To this elevated tone, and to the constant effort necessary in order to sustain it, we owe much of what distinguishes Calderon from his predecessors, and nearly all that is most individual and characteristic in his separate merits and effects. It makes him less easy, graceful, and natural than Lope. It imparts to his style a mannerism, which, notwithstanding the marvellous richness and fluency of his versification, sometimes wearies and sometimes offends us. It leads him to repeat from himself till many of his personages become standing characters, and his heroes and their servants, his ladies and their confidants, his old men and his buffoons, seem to be produced, like the masked figures of the ancient theatre, to represent, with the same attributes and in the same costume, the different intrigues of his various plots. It leads him, in short, to regard the whole of the Spanish drama as a mere form, within whose limits his imagination may be indulged without restraint; and in which Greeks and Romans, heathen divinities, and the supernatural fictions of Christian tradition, may be all brought out in Spanish fashions and Spanish feelings, and led, through a succession of ingenious and interesting adventures, to the catastrophes their stories happen to require.
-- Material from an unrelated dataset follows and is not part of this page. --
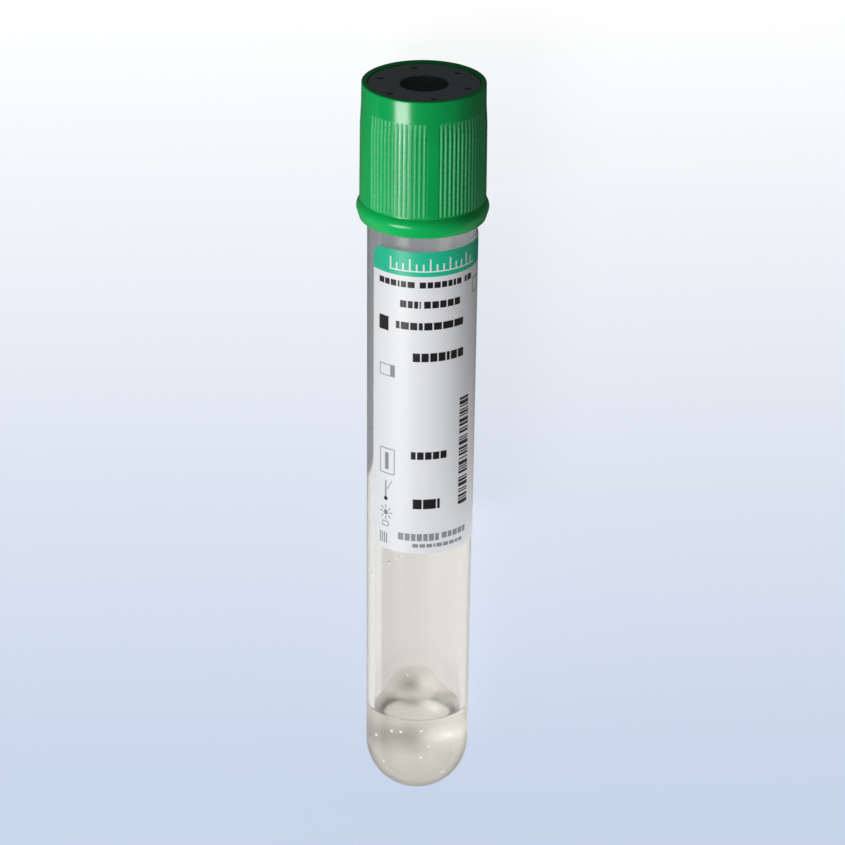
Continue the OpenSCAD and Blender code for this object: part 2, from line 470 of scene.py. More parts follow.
def gel_lobe(angle, radius, height):
    """Lifts the gel's surface into a lobe that has been left standing on the far wall."""
    if height < gel_level - TINY:
        return radius, height
    aside = ((angle - LOBE_AT + 180) % 360 - 180) / LOBE_WIDE
    near_wall = (radius / gel_edge_r) ** 4
    lift = LOBE_TALL * math.exp(-aside ** 4) * near_wall
    tilt = SURFACE_TILT * math.sin(math.radians(angle - LOBE_AT - 90)) * radius / gel_edge_r
    up = height + lift + tilt
    return min(radius, wall_r(up) - WALL + GEL_BITE), up


gel = lathe("additive_gel_clear", gel_outline, [gel_clear], ripple=gel_lobe)
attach(gel, "tube_body")
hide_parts("additive_gel")

# air bubbles that cling to the wall inside the gel, as (angle, height, radius, stretch)
BUBBLES = [(-62, 9.4, 0.28, 1.0), (-34, 11.2, 0.24, 1.0), (-21, 11.4, 0.2, 1.0),
           (6, 11.8, 0.26, 0.9), (18, 9.0, 0.34, 0.8), (6, 7.4, 0.22, 1.0),
           (-47, 5.8, 0.24, 1.0), (43, 4.2, 0.26, 1.0), (28, 11.6, 0.18, 1.0)]


def inside_wall(angle, height, away):
    """The point at a distance inside the tube's bore, or inside the ball at its round end."""
    if height > END_R:
        return place(angle, wall_r(height) - WALL - away, height)
    reach = END_R - WALL - away
    return place(angle, math.sqrt(reach ** 2 - (END_R - height) ** 2), height)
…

In carrying out this theory of the Spanish drama, Calderon, as we have seen, often succeeds, and often fails. But when he succeeds, his success is of no common character. He then sets before us only models of ideal beauty, perfection, and splendor;—a world, he would have it, into which nothing should enter but the highest elements of the national genius. There, the fervid, yet grave, enthusiasm of the old Castilian heroism; the chivalrous adventures of modern, courtly honor; the generous self-devotion of individual loyalty; and that reserved, but passionate love, which, in a state of society where it was so rigorously withdrawn from notice, became a kind of unacknowledged religion of the heart;—all seem to find their appropriate home. And when he has once brought us into this land of enchantment, whose glowing impossibilities his own genius has created, and has called around him forms of such grace and loveliness as those of Clara and Doña Angela, or heroic forms like those of Tuzani, Mariamne, and Don Ferdinand, then he has reached the highest point he ever attained, or ever proposed to himself;—he has set before us the grand show of an idealized drama, resting on the purest and noblest elements of the Spanish national character, and one which, with all its unquestionable defects, is to be placed among the extraordinary phenomena of modern poetry.